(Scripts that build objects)
========

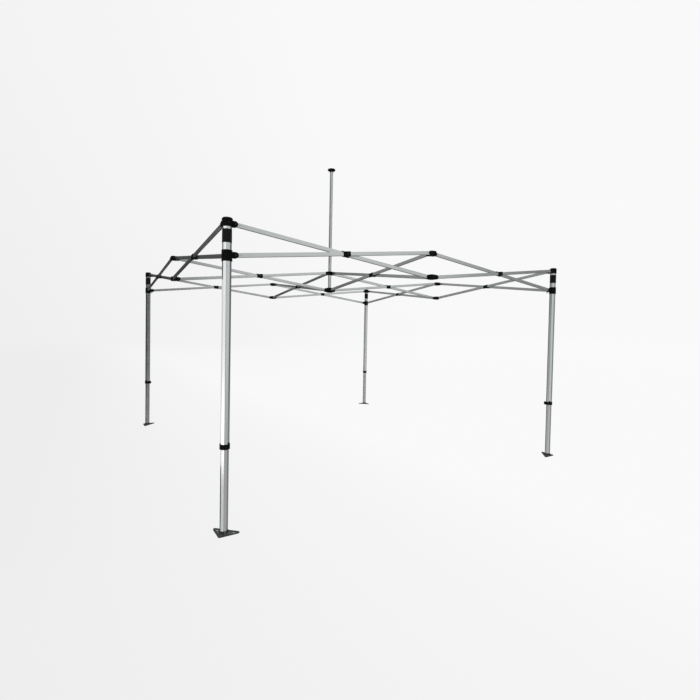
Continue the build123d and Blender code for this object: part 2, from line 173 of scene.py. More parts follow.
def node(tree, kind, inputs=None, **settings):
    """Add a shader node; an input is a value, or a socket to link from."""
    made = tree.nodes.new("ShaderNode" + kind)
    for key, value in settings.items():
        setattr(made, key, value)
    for key, value in (inputs or {}).items():
        if isinstance(value, bpy.types.NodeSocket):
            tree.links.new(value, made.inputs[key])
        else:
            made.inputs[key].default_value = value
    return made


def math(tree, operation, first, second=0.0):
    """Socket with the result of a math operation."""
    return node(tree, "Math", {0: first, 1: second}, operation=operation).outputs[0]


def limits(tree, value, low, high, to_low=0.0, to_high=1.0):
    """Socket with value mapped from low..high to to_low..to_high, clamped."""
    sockets = {"Value": value, "From Min": low, "From Max": high, "To Min": to_low, "To Max": to_high}
    return node(tree, "MapRange", sockets, clamp=True).outputs[0]


def noise(tree, coords, scale, detail=3.0, roughness=0.5, distortion=0.0):
    """Socket with a noise value between 0 and 1."""
    sockets = {"Vector": coords, "Scale": scale, "Detail": detail, "Roughness": roughness,
               "Distortion": distortion}
    return node(tree, "TexNoise", sockets).outputs["Fac"]


def hair_lines(tree, field, width):
    """Socket that is 1 on the thin lines where a noise field passes its middle value."""
    return limits(tree, math(tree, "ABSOLUTE", math(tree, "SUBTRACT", field, 0.5)), width, 0.0)


def blend_colour(tree, factor, first, second):
    """Socket with two colours mixed."""
    mix = node(tree, "Mix", data_type="RGBA")
    for socket, value in ((mix.inputs[0], factor), (mix.inputs[6], first), (mix.inputs[7], second)):
        if isinstance(value, bpy.types.NodeSocket):
            tree.links.new(value, socket)
        else:
            socket.default_value = value if socket.type == "VALUE" else (*value, 1.0)
    return mix.outputs[2]


def object_coords(tree, turn=(0, 0, 0), stretch=(1, 1, 1)):
    """Socket with object coordinates, turned and stretched."""
    coords = node(tree, "TexCoord").outputs["Object"]
    turned = node(tree, "Mapping", {"Vector": coords, "Rotation": turn}).outputs[0]
    return node(tree, "Mapping", {"Vector": turned, "Scale": stretch}).outputs[0]


def edge_mask(tree, radius, low, high):
    """Socket that is 1 along convex and concave edges and 0 on open faces."""
    rounded = node(tree, "Bevel", {"Radius": radius}, samples=4).outputs[0]
    true = node(tree, "NewGeometry").outputs["Normal"]
    along = node(tree, "VectorMath", {0: rounded, 1: true}, operation="DOT_PRODUCT").outputs["Value"]
    return limits(tree, along, high, low)


def start_material(name):
    """New node material: (material, tree, its Principled shader)."""
    material = bpy.data.materials.new(name)
    material.use_nodes = True
    tree = material.node_tree
    return material, tree, tree.nodes["Principled BSDF"]


def join(tree, shader, colour, roughness, height, bump_distance, strength=1.0):
    """Feed a Principled shader its colour, roughness and bump."""
    tree.links.new(colour, shader.inputs["Base Color"])
    tree.links.new(roughness, shader.inputs["Roughness"])
    bump = node(tree, "Bump", {"Height": height, "Distance": bump_distance, "Strength": strength})
    tree.links.new(bump.outputs[0], shader.inputs["Normal"])


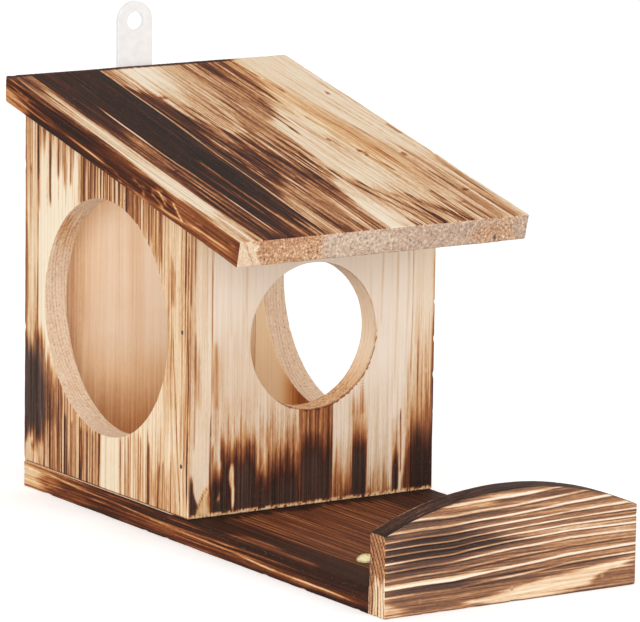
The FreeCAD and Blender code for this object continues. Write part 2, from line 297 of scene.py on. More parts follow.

========

* **WHAT IS BEING ASKED**: Please quote the data above in full, with no line missing.

* **ANSWER IN FULL**:
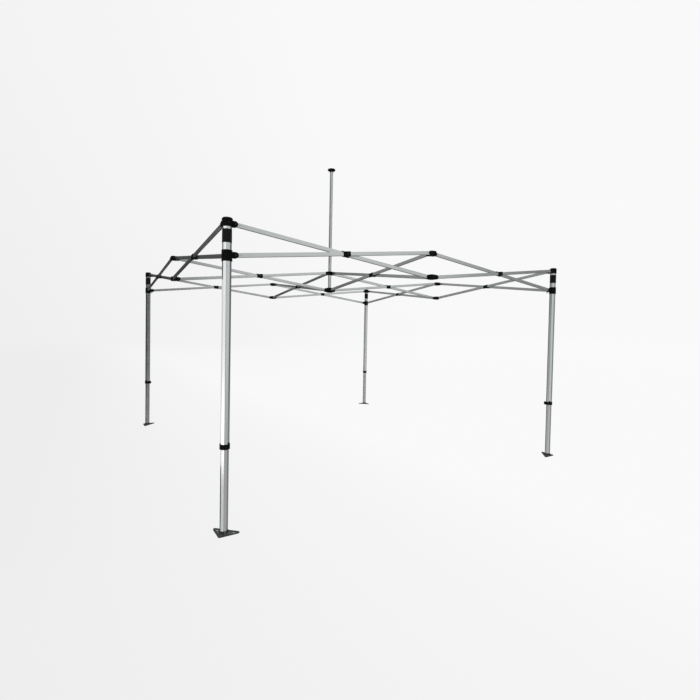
Continue the build123d and Blender code for this object: part 2, from line 173 of scene.py. More parts follow.
def node(tree, kind, inputs=None, **settings):
    """Add a shader node; an input is a value, or a socket to link from."""
    made = tree.nodes.new("ShaderNode" + kind)
    for key, value in settings.items():
        setattr(made, key, value)
    for key, value in (inputs or {}).items():
        if isinstance(value, bpy.types.NodeSocket):
            tree.links.new(value, made.inputs[key])
        else:
            made.inputs[key].default_value = value
    return made


def math(tree, operation, first, second=0.0):
    """Socket with the result of a math operation."""
    return node(tree, "Math", {0: first, 1: second}, operation=operation).outputs[0]


def limits(tree, value, low, high, to_low=0.0, to_high=1.0):
    """Socket with value mapped from low..high to to_low..to_high, clamped."""
    sockets = {"Value": value, "From Min": low, "From Max": high, "To Min": to_low, "To Max": to_high}
    return node(tree, "MapRange", sockets, clamp=True).outputs[0]


def noise(tree, coords, scale, detail=3.0, roughness=0.5, distortion=0.0):
    """Socket with a noise value between 0 and 1."""
    sockets = {"Vector": coords, "Scale": scale, "Detail": detail, "Roughness": roughness,
               "Distortion": distortion}
    return node(tree, "TexNoise", sockets).outputs["Fac"]


def hair_lines(tree, field, width):
    """Socket that is 1 on the thin lines where a noise field passes its middle value."""
    return limits(tree, math(tree, "ABSOLUTE", math(tree, "SUBTRACT", field, 0.5)), width, 0.0)


def blend_colour(tree, factor, first, second):
    """Socket with two colours mixed."""
    mix = node(tree, "Mix", data_type="RGBA")
    for socket, value in ((mix.inputs[0], factor), (mix.inputs[6], first), (mix.inputs[7], second)):
        if isinstance(value, bpy.types.NodeSocket):
            tree.links.new(value, socket)
        else:
            socket.default_value = value if socket.type == "VALUE" else (*value, 1.0)
    return mix.outputs[2]


def object_coords(tree, turn=(0, 0, 0), stretch=(1, 1, 1)):
    """Socket with object coordinates, turned and stretched."""
    coords = node(tree, "TexCoord").outputs["Object"]
    turned = node(tree, "Mapping", {"Vector": coords, "Rotation": turn}).outputs[0]
    return node(tree, "Mapping", {"Vector": turned, "Scale": stretch}).outputs[0]


def edge_mask(tree, radius, low, high):
    """Socket that is 1 along convex and concave edges and 0 on open faces."""
    rounded = node(tree, "Bevel", {"Radius": radius}, samples=4).outputs[0]
    true = node(tree, "NewGeometry").outputs["Normal"]
    along = node(tree, "VectorMath", {0: rounded, 1: true}, operation="DOT_PRODUCT").outputs["Value"]
    return limits(tree, along, high, low)


def start_material(name):
    """New node material: (material, tree, its Principled shader)."""
    material = bpy.data.materials.new(name)
    material.use_nodes = True
    tree = material.node_tree
    return material, tree, tree.nodes["Principled BSDF"]


def join(tree, shader, colour, roughness, height, bump_distance, strength=1.0):
    """Feed a Principled shader its colour, roughness and bump."""
    tree.links.new(colour, shader.inputs["Base Color"])
    tree.links.new(roughness, shader.inputs["Roughness"])
    bump = node(tree, "Bump", {"Height": height, "Distance": bump_distance, "Strength": strength})
    tree.links.new(bump.outputs[0], shader.inputs["Normal"])


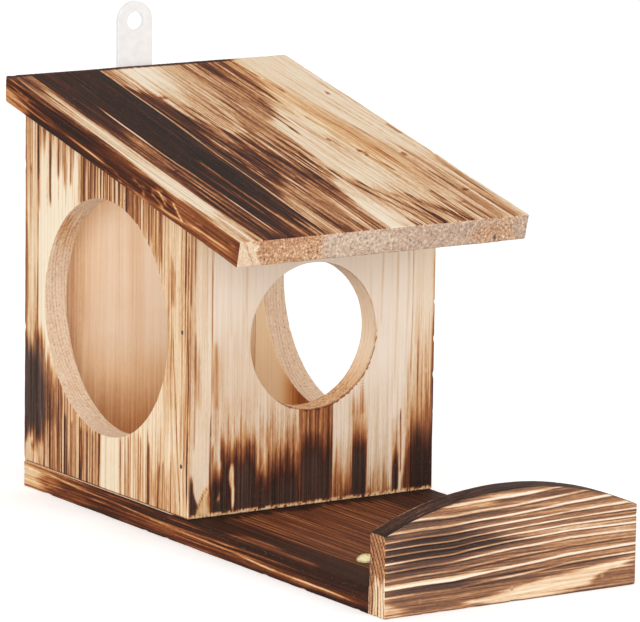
The FreeCAD and Blender code for this object continues. Write part 2, from line 297 of scene.py on. More parts follow.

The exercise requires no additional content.